In reality, no commercially viable oil well materialized, and the coal fields remain untouched since 1906.  However, with the idea that my modern day CRNW could provide both a customer and a transportation solution, I’m going to explore the idea that at least the coal fields were developed at a small scale.  Local coal seems a plausible energy source for both my processing plant at Eyak, the town of Cordova (which in reality today draws its power from both hydro and a large diesel plant), and the mine operation itself.  Plus, having another local job to run adds more operating interest than just the ore trains and wayfreights plying the mainline.

As much as I’d like the branch to have been developed in the 1920s or 1930s, I’d have to bend history around too much to make that plausible. If the Guggenheims and JP Morgan couldn’t get the Department of the Interior to change their mind about resource extraction in the 1910-1930 era, there’s no plausible reason to believe that it would have happened between 1930 and the transfer of the coal loads to the CAC in 1972.  So, in my version of the world, the Katalla Branch would have been developed in about 1972, once the dust had settled on the ANCSA.

One of the original 1913 Alaska Railroad Commission reports indicates that two routes were considered from the CRNW to the Bering coalfields.  Both would start near the Miles Glacier Bridge.  One route would run around the coastline to Katalla and then back up the Bering River.  The other (shorter) route would run up the Martin River delta, cross over near the foot of the Martin River Glacier, and then pass over some steep grades (estimated at 1.7-2%) and around the western shore of Lake Charlotte.  From there, it would reach the mines and could be extended down towards Katalla.  By 1972, with modern motive power, construction techniques, and the recently-reinforced knowledge of the powerful damage earthquakes could transform the coastline, I have to assume that the the mountain route via Lake Charlotte would have been used.  Plus, there was no reason for the Katalla Branch to actually go to Katalla by that point, as there wasn’t anything left of the town.

My other problem is rather pragmatic – I sketched in the Katalla Branch coming off the mainline between Alaganik and the Miles Glacier Bridge.  In reality, it would have diverged in this area, coming off the mainline after it had crossed the braided tributaries of the Copper on the north/east side of Long Island.  The problem is that’s located at the end of the peninsula on my layout, and I can’t come up with a good way to helix the track down at that point.  There’s just too much benchwork needed to support the peninsula to start putting holes in it.

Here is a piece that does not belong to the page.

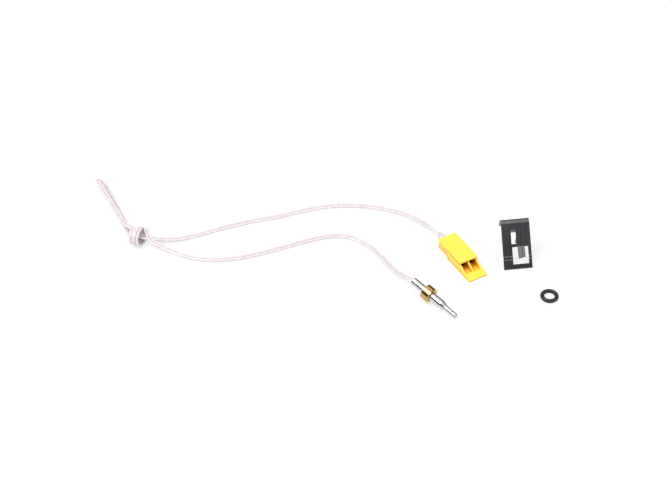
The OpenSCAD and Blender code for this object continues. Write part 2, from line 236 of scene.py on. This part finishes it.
def material(name, color, metallic=0.0, roughness=0.4, **sockets):
    """A plain material, with its tree and shader for what is linked in later."""
    mat = bpy.data.materials.new(name)
    mat.use_nodes = True
    shader = mat.node_tree.nodes["Principled BSDF"]
    shader.inputs["Base Color"].default_value = (*color, 1)
    shader.inputs["Metallic"].default_value = metallic
    shader.inputs["Roughness"].default_value = roughness
    for socket, value in sockets.items():
        shader.inputs[socket.replace("_", " ")].default_value = value
    return mat, mat.node_tree, shader


def noise(tree, scale, detail=3.0, stretch=(1, 1, 1)):
    """Noise in the object's own coordinates, in cycles per millimetre."""
    coords = tree.nodes.new("ShaderNodeTexCoord")
    mapping = tree.nodes.new("ShaderNodeMapping")
    mapping.inputs["Scale"].default_value = [c / MM for c in stretch]
    tex = tree.nodes.new("ShaderNodeTexNoise")
    tex.inputs["Scale"].default_value = scale
    tex.inputs["Detail"].default_value = detail
    tree.links.new(coords.outputs["Object"], mapping.inputs["Vector"])
    tree.links.new(mapping.outputs["Vector"], tex.inputs["Vector"])
    return tex.outputs["Fac"]


def ramp(tree, value, low, high):
    node = tree.nodes.new("ShaderNodeValToRGB")
    node.color_ramp.elements[0].position = 0.3
    node.color_ramp.elements[1].position = 0.7
    node.color_ramp.elements[0].color = (*low, 1)
    node.color_ramp.elements[1].color = (*high, 1)
    tree.links.new(value, node.inputs["Fac"])
    return node.outputs["Color"]


def scaled(tree, value, low, high):
    node = tree.nodes.new("ShaderNodeMapRange")
    node.inputs["To Min"].default_value = low
    node.inputs["To Max"].default_value = high
    tree.links.new(value, node.inputs["Value"])
    return node.outputs["Result"]


def bump(tree, shader, value, depth_mm):
    node = tree.nodes.new("ShaderNodeBump")
    node.inputs["Distance"].default_value = depth_mm * MM
    tree.links.new(value, node.inputs["Height"])
    tree.links.new(node.outputs["Normal"], shader.inputs["Normal"])


def finish_of(name, low, high, metallic, rough, scale, depth_mm, stretch=(1, 1, 1), **sockets):
    """A material whose colour, roughness and bump all vary a little over its surface."""
    mat, tree, shader = material(name, high, metallic, rough[0], **sockets)
    grain = noise(tree, scale, 4.0, stretch)
    tree.links.new(ramp(tree, grain, low, high), shader.inputs["Base Color"])
    tree.links.new(scaled(tree, grain, *rough), shader.inputs["Roughness"])
    bump(tree, shader, grain, depth_mm)
    return mat


# Darker and lighter colour, metallic, roughness range, grain in cycles per millimetre, bump in millimetres
FINISHES = {
    "nickel": ((0.5, 0.51, 0.54), (0.74, 0.75, 0.78), 1.0, (0.1, 0.2), 1.6, 0.012),
    "brass": ((0.42, 0.25, 0.09), (0.72, 0.48, 0.2), 1.0, (0.14, 0.26), 1.4, 0.01),
    # dark_resin is near black as painted shade: it gives the dark spot where the wires enter the probe's
    # back end, which is the shade inside that hollow, set on the resin fill
    "dark_resin": ((0.01, 0.01, 0.01), (0.03, 0.025, 0.025), 0, (0.2, 0.4), 1, 0.03),
    "polyimide": ((0.5, 0.25, 0.04), (0.66, 0.38, 0.08), 0, (0.3, 0.4), 1, 0.005),
    "copper": ((0.55, 0.26, 0.14), (0.75, 0.4, 0.24), 1.0, (0.25, 0.4), 3, 0.02),
    "tin": ((0.5, 0.5, 0.5), (0.7, 0.7, 0.7), 1.0, (0.25, 0.4), 2, 0.01),
    "sleeve": ((0.75, 0.75, 0.72), (0.85, 0.85, 0.83), 0, (0.4, 0.5), 2, 0.01),
    "bead_glass": ((0.2, 0.05, 0.02), (0.4, 0.12, 0.06), 0, (0.08, 0.15), 1, 0.005),
    "white_compound": ((0.78, 0.78, 0.77), (0.86, 0.86, 0.85), 0, (0.6, 0.8), 3, 0.03),
    "rubber": ((0.008, 0.008, 0.009), (0.02, 0.02, 0.022), 0, (0.36, 0.5), 1.5, 0.02),
}


def materials():
    mats = {slot: finish_of(slot, *finish) for slot, finish in FINISHES.items()}
    mats["insulation"] = finish_of("insulation", (0.66, 0.59, 0.6), (0.76, 0.69, 0.7), 0, (0.38, 0.5),
                                   0.5, 0.02, Coat_Weight=0.15, Coat_Roughness=0.3)
    # The sheet's grain is drawn out along the clip
    mats["spring_steel"] = finish_of("spring_steel", (0.12, 0.12, 0.135), (0.26, 0.26, 0.28), 1.0,
                                     (0.1, 0.2), 0.3, 0.008, stretch=(6, 0.4, 0.4))
    mats["yellow_plastic"] = plug_plastic()
    return mats


def plug_plastic():
    """Satin yellow moulding with painted shade: the colour deepens to orange where its walls face each
    other, by ambient occlusion.
    """
    mat, tree, shader = material("yellow_plastic", (0.9, 0.66, 0.02), 0, 0.35, Coat_Weight=0.1)
    grain = noise(tree, 1.2, 4.0)
    # Painted shade: the ambient occlusion factor mixes in deep orange (0.75, 0.13, 0) in the plug's cavities
    # and recesses, standing in for the shade inside them
    painted_recess_shade = tree.nodes.new("ShaderNodeAmbientOcclusion")
    painted_recess_shade.samples = 8
    painted_recess_shade.inputs["Distance"].default_value = 5 * MM
    mix = tree.nodes.new("ShaderNodeMix")
    mix.data_type = "RGBA"
    tree.links.new(scaled(tree, painted_recess_shade.outputs["AO"], 0, 1), mix.inputs["Factor"])
    mix.inputs["A"].default_value = (0.75, 0.13, 0.0, 1)
    tree.links.new(ramp(tree, grain, (0.88, 0.66, 0.04), (0.94, 0.76, 0.1)), mix.inputs["B"])
    tree.links.new(mix.outputs["Result"], shader.inputs["Base Color"])
    tree.links.new(scaled(tree, grain, 0.3, 0.42), shader.inputs["Roughness"])
    bump(tree, shader, grain, 0.015)
    return mat


def dress(mats):
    """Every CAD piece gets its slot's material, and the pieces in EDGE_MM a small edge radius."""
    slots = {row["node"]: row["material_slot"] for row in frame["record"]["subparts"]}
    for name, obj in NODES.items():
        obj.data.materials.clear()
        obj.data.materials.append(mats[slots[name]])
        if name in EDGE_MM:
            mod = obj.modifiers.new("edge", "BEVEL")
            mod.width = EDGE_MM[name] * MM
            mod.segments = 3
            mod.limit_method = "ANGLE"
            mod.angle_limit = math.radians(32)
            mod.harden_normals = True


# Light and floor

def stage():
    """A pale floor that shows partly its own white to the camera and in polished metal."""
    mesh = bpy.data.meshes.new("floor")
    half = FLOOR_HALF * MM
    corners = [(-half, -half, 0), (half, -half, 0), (half, half, 0), (-half, half, 0)]
    mesh.from_pydata(corners, [], [(0, 1, 2, 3)])
    floor = bpy.data.objects.new("floor", mesh)
    floor.location.z = -FLOOR_DROP * MM
    bpy.context.scene.collection.objects.link(floor)
    mat, tree, shader = material("floor_white", (0.85, 0.85, 0.85), 0, 0.6)
    glow = tree.nodes.new("ShaderNodeEmission")
    glow.inputs["Strength"].default_value = 1.0
    mix = tree.nodes.new("ShaderNodeMixShader")
    path = tree.nodes.new("ShaderNodeLightPath")
    seen = tree.nodes.new("ShaderNodeMath")
    seen.operation = "MAXIMUM"
    tree.links.new(path.outputs["Is Camera Ray"], seen.inputs[0])
    tree.links.new(path.outputs["Is Glossy Ray"], seen.inputs[1])
    share = tree.nodes.new("ShaderNodeMath")
    share.operation = "MULTIPLY"
    share.inputs[1].default_value = FLOOR_GLOW
    tree.links.new(seen.outputs[0], share.inputs[0])
    tree.links.new(share.outputs[0], mix.inputs["Fac"])
    tree.links.new(shader.outputs["BSDF"], mix.inputs[1])
    tree.links.new(glow.outputs["Emission"], mix.inputs[2])
    tree.links.new(mix.outputs["Shader"], tree.nodes["Material Output"].inputs["Surface"])
    mesh.materials.append(mat)


def lights():
    world = bpy.data.worlds.new("world")
    bpy.context.scene.world = world
    world.use_nodes = True
    tree = world.node_tree
    background = tree.nodes["Background"]
    background.inputs["Strength"].default_value = WORLD_LEVEL
    # Polished metal sees a darker band low round the room, as it would between studio lights
    height = tree.nodes.new("ShaderNodeSeparateXYZ")
    tree.links.new(tree.nodes.new("ShaderNodeTexCoord").outputs["Generated"], height.inputs["Vector"])
    band = tree.nodes.new("ShaderNodeMapRange")
    band.inputs["From Min"].default_value = 0.5
    band.inputs["From Max"].default_value = 0.72
    band.inputs["To Min"].default_value = 0.04
    band.inputs["To Max"].default_value = 1.3
    tree.links.new(height.outputs["Z"], band.inputs["Value"])
    mix = tree.nodes.new("ShaderNodeMix")
    mix.inputs["A"].default_value = 1.0
    tree.links.new(tree.nodes.new("ShaderNodeLightPath").outputs["Is Glossy Ray"], mix.inputs["Factor"])
    tree.links.new(band.outputs["Result"], mix.inputs["B"])
    tree.links.new(mix.outputs["Result"], background.inputs["Color"])
    target = Vector(LAMP_TARGET) * MM
    for name, place, size, power in LAMPS:
        lamp = bpy.data.lights.new(name, "AREA")
        lamp.size = size * MM
        lamp.energy = power
        obj = bpy.data.objects.new(name, lamp)
        obj.location = Vector(place) * MM
        obj.rotation_euler = (target - obj.location).to_track_quat("-Z", "Y").to_euler()
        bpy.context.scene.collection.objects.link(obj)


camera()
MATS = materials()
lead_a, exit_a = wire("lead_a", 1, MATS["insulation"])
lead_b, exit_b = wire("lead_b", -1, MATS["insulation"])
# The knot and the loop are one solid each for both wires, and lead_a stands for both of them
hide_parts("probe_run_a", "plug_run_a", "lead_knot", "lead_loop")
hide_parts("probe_run_b", "plug_run_b")
dress(MATS)
stage()
lights()

bpy.context.scene.view_settings.view_transform = "Standard"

I don’t intend trains coming off the branch to ever be particularly long – maybe 8 cars plus engines and caboose, to be roughly in proportion to mainline trains at 20ish cars.  Plus, back-of-the-cocktail-napkin calculations show that creating 200 tons of pure copper a day via electrowinning would take roughly 4-5 cars of coal per day, given typical generation efficiencies.  So if I could pull 8 cars out every op session, that seems reasonable to feed the whole shebang.

Enter the train elevator.  Basically a strip of track 55-60 inches in length, mounted to a wood carriage that rides on two linear rails.  A pair of stepper motors and jackscrews raise and lower the track between the two decks.  I intend to make it 99% automated, so that the train pulls in, power gets cut when it hits a sensor, and the elevator takes it to the other level.  From an operator’s point of view, they’ll leave Katalla Junction and disappear into the trees, and a minute or so later pop out of a summit tunnel or cut on the very lowest deck.

There’s absolutely nothing like it in the prototype.  I know and accept that.  I wouldn’t want one on the mainline – the main decks will be connected via a proper helix – but it seems an acceptable way to add time (otherwise the supposedly 38+ mile branch would only be maybe 15 feet long) and an easy connection to what amounts to a long industrial spur.  It gives me a plausible connection to local fuel producer, and a reason to run another local job every op session or two.

I’ve got the rails, the screws, and the stepper motors – now it’s just a matter of getting all the other widgets (screws, brackets, etc.), designing some controls, and testing it out.  I’ll let you know what comes of it.